January 07, 2017
Congee (also called jook in Cantonese, amongst many other names worldwide) is a rice porridge popular throughout Asia, and there are many different ways to have it. At its most basic, it is a blank canvas for your favourite flavours, whether you need it to be soothing and restorative, or something a little more lively. It is almost infinitely customizable to what you already might have available in your kitchen. It can be meat-based, or vegetarian, or vegan. Congee isn't always made from rice (millet, mung beans, barley, and sorghum are some of the other variations), but rice is by far and away the most common version. It is a popular any time of day - from breakfast to late night, post-pub snack. Every time I make congee, I remember how much I love it, and vow on the spot to make it more often.
This version came from my desire to make something with the strong turkey stock that I made from the bones of our Christmas turkey. Since I'm generally pretty well stocked for Asian condiments and garnish-ingredients, I was able to make this with what was on hand.
It does take a while to cook, but it's fairly low effort, even so: stir it every so often, and it takes care of itself.
100 grams (about 1/2 cup) long or short grain rice
1 litre (4 cups) water
250 mL (1 cup) strong turkey stock
1/2 - 3/4 teaspoon coarse salt
1 cup diced or shredded cooked turkey meat
1 clove of fresh garlic, finely slivered
1 inch fresh ginger, finely slivered
1/4 cup thinly sliced green onion
slices of red chile pepper
a few drops of sesame oil
You can garnish lightly or heavily, depending on what you have on hand:
Other typical congee garnishes might include:
Youtiao (Chinese doughnut/cruller)
hot chile oil
soy sauce (not too much, or it will overwhelm)

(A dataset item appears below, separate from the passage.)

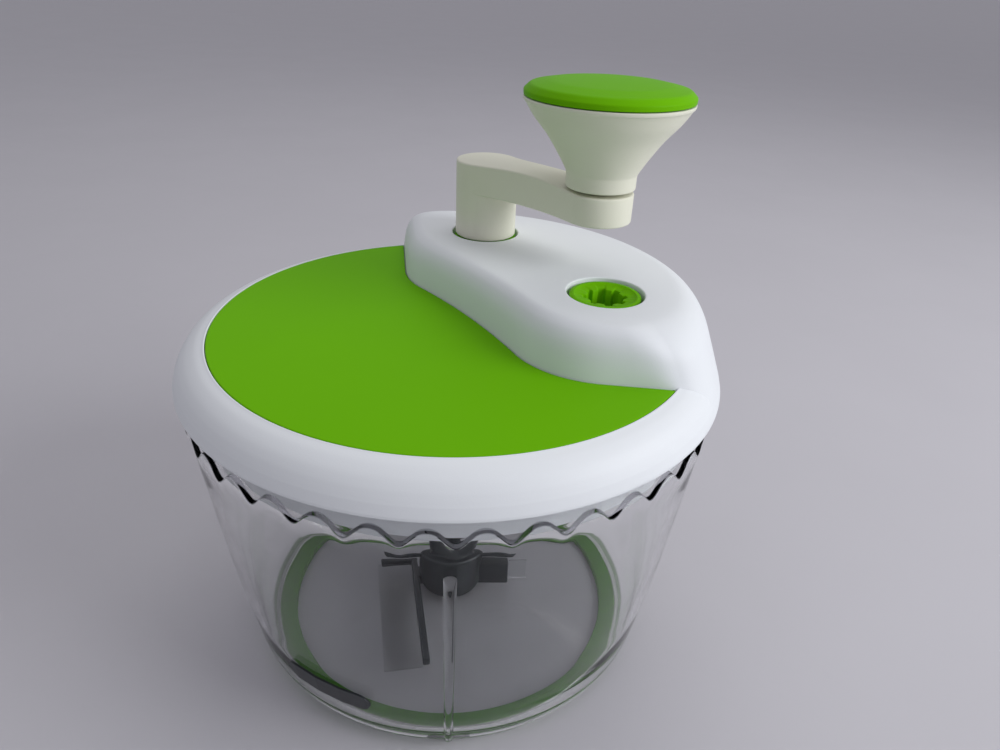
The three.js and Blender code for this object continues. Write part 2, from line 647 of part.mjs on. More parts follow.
function makeKnobCap() {
  const bottom = knobTop + clearance.seat;
  const plugRadius = knob.rimRadius - knob.wall - clearance.seat;
  const dome = capCurve.map(([out, up]) => [knob.rimRadius * out, bottom + cap.rise * up]);
  const profile = [
    [0, bottom], [plugRadius - knob.wall, bottom], [plugRadius - knob.wall, bottom - knob.plugDepth],
    [plugRadius, bottom - knob.plugDepth], [plugRadius, bottom], [knob.rimRadius, bottom],
    [knob.rimRadius, bottom + cap.edge], ...dome, [0, bottom + cap.rise],
  ];
  return piece('knob_cap', at(turned(profile, medium), knobAxis), colour.green, 0.35);
}

// ---------------------------------------------------------------- mixing rotor

// The frame rail passes beside the hub and carries the long paddle on its outer side.
const onFrame = (solid) => solid.rotate([0, 0, rotor.frameTurn]);
const frameRadius = rotor.hubRadius + rotor.frameGap;
const frameBottom = rotorBottom + rotor.frameLift;

function rotorArms() {
  const railY = -rotor.armWidth / 2;
  const rail = block(
    rotor.railLength, rotor.railWidth, rotor.railHeight, 0, railY, rotorHubTop - rotor.railHeight);
  const arm = block(
    rotor.armReach, rotor.armWidth, rotor.armHeight, rotor.armReach / 2, railY / 2, frameBottom);
  const side = block(rotor.frameWidth, rotor.frameLength, rotor.frameHeight,
    -frameRadius, rotor.frameBack - rotor.frameLength / 2, frameBottom);
  const end = block(paddle.width, rotor.frameWidth, rotor.frameHeight,
    -frameRadius - paddle.width / 2, rotor.frameBack - rotor.frameWidth / 2, frameBottom);
  const web = block(frameRadius, rotor.armWidth, rotor.frameHeight, -frameRadius / 2, 0, frameBottom);
  return rail.add(arm).add(onFrame(side.add(end).add(web)));
}

function makeRotorHub() {
  const bossRoom = bowl.bossRadius + clearance.running;
  const bossTop = floorTop + bowl.bossHeight + clearance.seat;
  const pinRoom = pivot.radius + clearance.running;
  const hexRoom = hexRadius + clearance.spline;
  const hexBottom = rotorTop - outputShaft.hexLength - clearance.spline;
  const solid = cylinder(rotor.hubRadius, rotorBottom, rotorHubTop)
    .add(cylinder(hexRoom + rotor.tubeWall, rotorHubTop - overlap, rotorTop))
    .add(rotorArms())
    .subtract(cylinder(bossRoom, rotorBottom - overlap, bossTop))
    .subtract(cylinder(pinRoom, rotorBottom - overlap, pivotTop + clearance.pinEnd, coarse))
    .subtract(extruded(hexagon(hexRoom), hexBottom, rotorTop + overlap));
  return piece('rotor_hub', solid, colour.dark, 0.5);
}

function makeFrontPaddle() {
  const inner = -frameRadius - rotor.frameWidth / 2 - clearance.seat;
  const back = rotor.frameBack - rotor.frameWidth - clearance.seat;
  const plate = block(paddle.width, paddle.length, paddle.thickness, inner - paddle.width / 2,
    back - paddle.length / 2, frameBottom + (rotor.frameHeight - paddle.thickness) / 2);
  return piece('front_paddle', onFrame(plate), colour.smoke, 0.2);
}

function makeSidePaddle() {
  const start = rotor.armReach + clearance.seat;
  const bottom = frameBottom + (rotor.armHeight - paddle.sideHeight) / 2;
  const plate = block(paddle.sideLength, paddle.thickness, paddle.sideHeight,
    start + paddle.sideLength / 2, -rotor.armWidth / 4, bottom);
  return piece('side_paddle', plate, colour.smoke, 0.2);
}

// ---------------------------------------------------------------- assembly

const group = new THREE.Group();
group.add(makeBowl(), makeRing(), makePivotPin(), makeBadge());
group.add(makeLidShell(), makeGearHousing(), makeLeaf(), makeGasket(), makeGearPlate(), ...makeScrews());
group.add(makeBush(), makeSeal());
group.add(makeAxle('drive_axle', driveAxis, axleTop), makeAxle('idler_axle', idlerAxis, axleTop),
  makeAxle('free_axle', freeAxis, axleTop));
group.add(makeDriveGear(), makeFreeGear(), makeIdler(), makeOutputGear(), makeOutputShaft());
group.add(makeCrank(), makeKnobPin(), makeKnobWasher(), makeKnobBody(), makeKnobCap());
group.add(makeRotorHub(), makeFrontPaddle(), makeSidePaddle());

export default group;
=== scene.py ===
"""Looks of a hand-cranked food chopper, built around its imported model. Metres, +Z up."""

import json
import math

import bmesh
import bpy
import numpy as np
from mathutils import Matrix, Vector
from mathutils.geometry import tessellate_polygon


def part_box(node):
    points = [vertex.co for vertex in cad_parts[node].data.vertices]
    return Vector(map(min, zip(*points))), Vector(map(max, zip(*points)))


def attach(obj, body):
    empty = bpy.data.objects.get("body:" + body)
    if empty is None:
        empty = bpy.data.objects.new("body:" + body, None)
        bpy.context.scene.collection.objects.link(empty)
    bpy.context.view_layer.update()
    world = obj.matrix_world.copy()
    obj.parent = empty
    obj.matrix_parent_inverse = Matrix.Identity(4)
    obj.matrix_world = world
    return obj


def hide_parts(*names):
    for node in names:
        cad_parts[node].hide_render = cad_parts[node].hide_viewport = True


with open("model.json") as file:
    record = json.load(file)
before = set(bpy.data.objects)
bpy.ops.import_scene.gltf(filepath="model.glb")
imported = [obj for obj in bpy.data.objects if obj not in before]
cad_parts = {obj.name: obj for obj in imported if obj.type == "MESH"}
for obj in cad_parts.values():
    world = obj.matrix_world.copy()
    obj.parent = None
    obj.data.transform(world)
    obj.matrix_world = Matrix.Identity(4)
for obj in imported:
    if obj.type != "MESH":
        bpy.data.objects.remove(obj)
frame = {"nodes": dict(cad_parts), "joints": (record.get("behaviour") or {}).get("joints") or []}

bl_info = {
    "name": "Hand-Cranked Food Chopper",
    "version": (1, 0, 0),
    "blender": (4, 5, 0),
    "location": "View3D > Sidebar > Chopper",
    "description": "Clear bowl, geared lid, crank and mixing rotor of a hand-cranked food chopper",
    "category": "Add Mesh",
}

MM = 0.001
TAU = 2 * math.pi
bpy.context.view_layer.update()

# ---------------------------------------------------------------- places taken from the frame


def low(node, axis):
    """The lower side of a node's box."""
    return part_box(node)[0][axis]


def high(node, axis):
    """The upper side of a node's box."""
    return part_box(node)[1][axis]


def joint_axis(name):
    """The place of a hinge, seen from above."""
    joint = next(j for j in frame["joints"] if j["name"] == name)
    return np.array(joint["pos_m"][:2])


X, Z = 0, 2
DRIVE = joint_axis("drive_spin")
FREE = joint_axis("free_spin")
KNOB = joint_axis("knob_spin")
MIDDLE = np.zeros(2)
SOCKETS = (DRIVE, FREE)
LID_RADIUS = high("lid_shell", X)
LID_TOP = high("leaf_panel", Z)
HOUSING_TOP = high("gear_housing", Z)
SKIRT_BOTTOM = low("lid_shell", Z)
PLATE_RADIUS = high("gear_plate", X)
BOWL_TOP = high("bowl", Z)
RING_RADIUS = high("anti_slip_ring", X)
RING_TOP = high("anti_slip_ring", Z)
CRANK_TOP = high("crank_arm", Z)
CRANK_LENGTH = float(np.linalg.norm(KNOB - DRIVE))
KNOB_BOTTOM = low("knob_body", Z)
KNOB_TOP = high("knob_body", Z)
KNOB_RADIUS = high("knob_body", X) - KNOB[0]
CAP_TOP = high("knob_cap", Z)
ROTOR_BOTTOM = low("rotor_hub", Z)
ROTOR_TOP = high("rotor_hub", Z)

# what the frame doesn't hold
SOCKET_TOP = HOUSING_TOP - 0.8 * MM
SOCKET_HUB = 11.6 * MM
SOCKET_DEPTH = 15.5 * MM
PIN_BORE = 2.8 * MM
SPLINES = 8
GEAR_MODULE = 1.5 * MM
GEAR_WIDTH = 6 * MM
DRIVE_TEETH, FREE_TEETH = 32, 25
FRONT = math.radians(270)
WAVES = 38
WAVE_START = math.radians(270.9)
BOWL_RIM = 86.9 * MM
FOOT_RADIUS, FOOT_BOTTOM = 70.6 * MM, 0.8 * MM
LID_EDGE_BOTTOM = 109.4 * MM
HOLE_STEPS = 96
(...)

fried shallots/shallot oil
preserved duck egg
lettuce (stirred in at the end)
...and many more (and that's not even counting featured ingredients, such as the turkey in this version.
Wash your rice well in cool water. Meanwhile, bring the litre of water listed in the recipe to a boil in a medium-large soup pot, and once it is boiling, add the stock and the rice. Reduce the heat to medium-low until the mixture is bubbling enthusiastically, but not at a rolling boil, cock a lid half-on the pot (to let steam escape, and set the timer for 20 minutes. Feel free to stir occasionally.
When the timer goes, give everything a good stir, making sure there's nothing stuck to the bottom of the pan. I like a wooden spoon for this. Taste the broth, and add the salt. Start with 1/2 teaspoon (especially if you are using a salty, commercial turkey stock, or will be adding soy sauce later), and add more later if needed. Stir well and leave it to cook, uncovered, this time, stirring occasionally, for another 20 minutes on the timer.
When the second timer goes, check on it again. It should be much thicker (and more likely to start sticking to the bottom of the pot), but still not completely at congee-texture. These things take time. Stir it really well, and put the timer on for another 20 minutes, uncovered. At this time, you can chop or shred the turkey meat and have it standing by, and you can start to prepare the other garnishes.
When the timer goes for the third time, add the turkey meat to the congee, and marvel at how much thicker it has gotten. If it is too thick, feel free to add a half-cup of water (or more, but add only a little at a time) until it reach the consistency you like. Let the mixture cook, stirring frequently for 15 - 20 minutes, and then ladle into bowls. Top with the garnishes of your choice, and devour.